Die Witwe und die Kinder wollen die Satzungsänderung gerichtlich für ungültig erklären lassen. Begründung: Zum einen sei Berthold damals nicht zurechnungsfähig gewesen, da er schwer krank war und unter Medikamenteneinfluss stand. Zum anderen habe er für einen abwesenden Vorstand mit unterschrieben, was die Satzung ausgeschlossen habe.

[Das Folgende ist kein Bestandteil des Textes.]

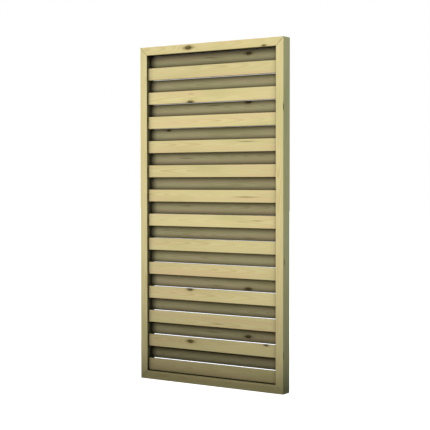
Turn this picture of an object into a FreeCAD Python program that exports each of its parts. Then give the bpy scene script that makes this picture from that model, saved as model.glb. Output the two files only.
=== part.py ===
import FreeCAD
import Part
import Sketcher
import math
import os

# Garden privacy screen: a mitred timber frame holding two rows of horizontal slats.
# The front row and the rear row are half a pitch apart, so that each slat of one row
# closes the opening between two slats of the other. Nothing on the screen moves.
#
# Row frame, millimetres: X across the screen, Y from front to rear, Z up.
# The origin is under the middle of the screen, on the plane that it stands on.

SIZES = {
    "panelWidth": (900, "outside width"),
    "panelHeight": (1800, "outside height"),
    "frameFace": (45, "width of a frame member seen from the front"),
    "frameDepth": (65, "depth of a frame member, front to rear"),
    "frameArris": (2, "rounding of a frame member's long edges"),
    "slatRows": (13, "slats in the front row, and as many in the rear row"),
    "slatWidth": (66, "height of a slat as it hangs in the screen"),
    "slatThickness": (14, "thickness of a slat"),
    "slatRounding": (3.5, "rounding of a slat's long edges"),
    "slatRecess": (12, "from the frame's face back to the face of the slats nearest to it"),
    "railGap": (3, "open gap between a rail and the slat next to it"),
    "tongueLength": (10, "how far a slat end goes into its stile"),
    "mortiseSide": (0.25, "clearance in front of and behind a slat in its mortise"),
    "mortiseHeadroom": (0.5, "clearance above a slat in its mortise"),
    "mortiseEndRoom": (1, "clearance past the end of a slat in its mortise"),
    "dowelDiameter": (8, "dowel across a mitre"),
    "dowelLength": (30, "length of a dowel"),
    "dowelChamfer": (1, "chamfer on a dowel's ends"),
    "dowelSpacing": (16, "between the two dowels of a mitre, front to rear"),
    "dowelEndRoom": (1, "glue room past each end of a dowel"),
    "screwDiameter": (5, "screw shank"),
    "screwLength": (70, "screw from head to point"),
    "screwPoint": (6, "length of the screw's point"),
    "screwHeadDiameter": (9.5, "screw head"),
    "screwHeadRim": (0.5, "straight rim of the screw head above its cone"),
    "screwDrive": (4, "drive recess, across its corners"),
    "screwDriveDepth": (2, "depth of the drive recess"),
    "screwClearance": (0.25, "room round the shank where it passes through a rail"),
    "screwSink": (0.5, "how far a screw head lies below the face of its rail"),
    "screwInset": (14, "from the screw's axis to the outer side of the screen"),
    "screwEdge": (10, "from the screw's axis to the front or the rear face"),
}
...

In erster Instanz bekamen die Erben vor dem Verwaltungsgericht Schleswig Recht. Demnach dürfe sich auch der Stifter selbst nicht über die Satzung stellen. Gegen die Entscheidung legte der Kreis Rendsburg-Eckernförde, der als Stiftungsaufsicht die Satzungsänderung akzeptiert hatte, Berufung am Oberverwaltungsgericht ein. Bei der Verhandlung wurde am Donnerstag das damals abwesende Vorstandsmitglied befragt. Nach seiner Aussage sei alles korrekt verlaufen, denn er habe Berthold Albrecht mündlich bevollmächtigt, in seinem Namen für die Satzungsänderung zu stimmen.

In dem Streit geht es um weit mehr als die Frage eines Formfehlers. Wie das Verfahren sichtbar machte, ist die öffentlichkeitsscheue Familie, deren Vermögen auf 14 Milliarden Euro geschätzt wird, offenbar völlig zerstritten. Witwe Babette pflegt einen prunkvollen Lebensstil. Sie und ihr Mann sollen allein 100 Millionen Euro für Gemälde und einen Oldtimer-Fuhrpark ausgegeben haben. Theo Albrecht jr. hingegen, der sich an die Tradition seines erzkatholischen Vaters hält, nicht mit dem Reichtum zu protzen, befürchtet, dass Babette und ihre Kinder zu viel Geld aus der Stiftung gezogen haben und damit eine Belastung für das Unternehmen insgesamt seien. »Mein Bruder würde sich im Grabe umdrehen, wenn er wüsste, was hier abläuft«, sagte er dem »Handelsblatt«: Wenn die alte Satzung wieder gelte, könnten die Kinder von Berthold »das Unternehmen am Nasenring durch die Manege führen; sie hätten damit ein unbegrenztes Erpressungspotenzial«.

Und so geht es in dem Verfahren letztlich auch um die Frage, wer eigentlich das Sagen bei Aldi Nord hat: Der verordnete Gemeinschaftssinn jedenfalls hat den Patriarchen nicht überlebt.